As with any other business, Christmas is a good time of year for pawnshops, said Singer, who inherited Dutch’s from his father, who inherited it from his father-in-law. The store, now crammed with bicycles, tools, electronics and musical instruments, used to be a card room until the 1970s and a speak-easy during Prohibition. In those days, railroad men slept in single rooms upstairs before turning around for the trip back to Montana.

Pawnshops were a big part of the downtown economy then.

“When the racetrack was in business, the losers always ended up here,” Singer said. “Banks won’t loan you $100.”

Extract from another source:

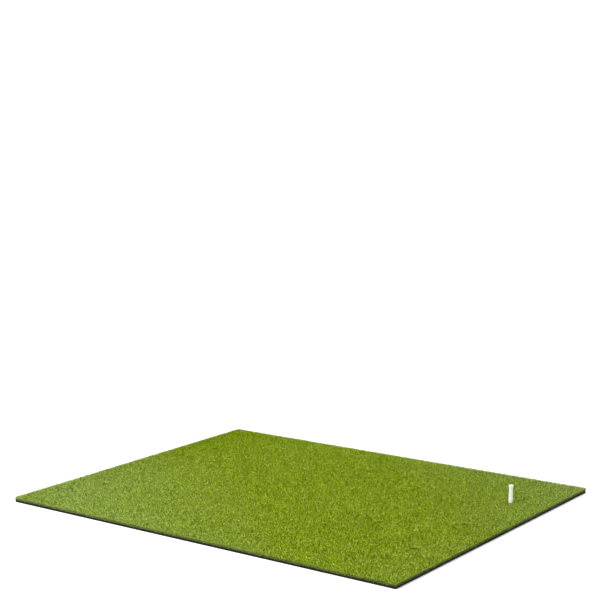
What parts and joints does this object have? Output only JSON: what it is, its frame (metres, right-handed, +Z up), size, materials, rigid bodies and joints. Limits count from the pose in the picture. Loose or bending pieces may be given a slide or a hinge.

This time of year, independent contractors and hunters turn to pawnshops to safeguard their tools and rifles throughout the winter. By maintaining interest payments, Singer said, they can store their items someplace where there are alarm systems and bars on the windows until they can use their income tax returns to get the items out of hock in the spring.

Ask a Spokane pawnbroker the strangest thing they ever heard of someone pawning, and the answer will be, “Somebody pawned a prosthetic leg at Millman’s.”

All this leg-pawning sounded more and more like an urban legend until the tale was confirmed by Annette Silver, who has owned Millman Jewelers-E-Z Loans on Main Street for 25 years. But that transaction, she said, was made many years before her time and anyway, she would rather talk about the brisk sales of jewelry during the holidays.

Silver said she does a lot of last-minute business just before Christmas.

“It’s a great place for men who are panicked,” she said.

“We see people of all walks of life – lawyers, doctors, Realtors between commissions, the guy who has to pawn his watch for $10, and everything in between.” Silver said. “But we only take things that can be brought in.”

She too, got a call from the lady who wanted to hock her burial plot. When it comes to material things, they say you can’t take it with you.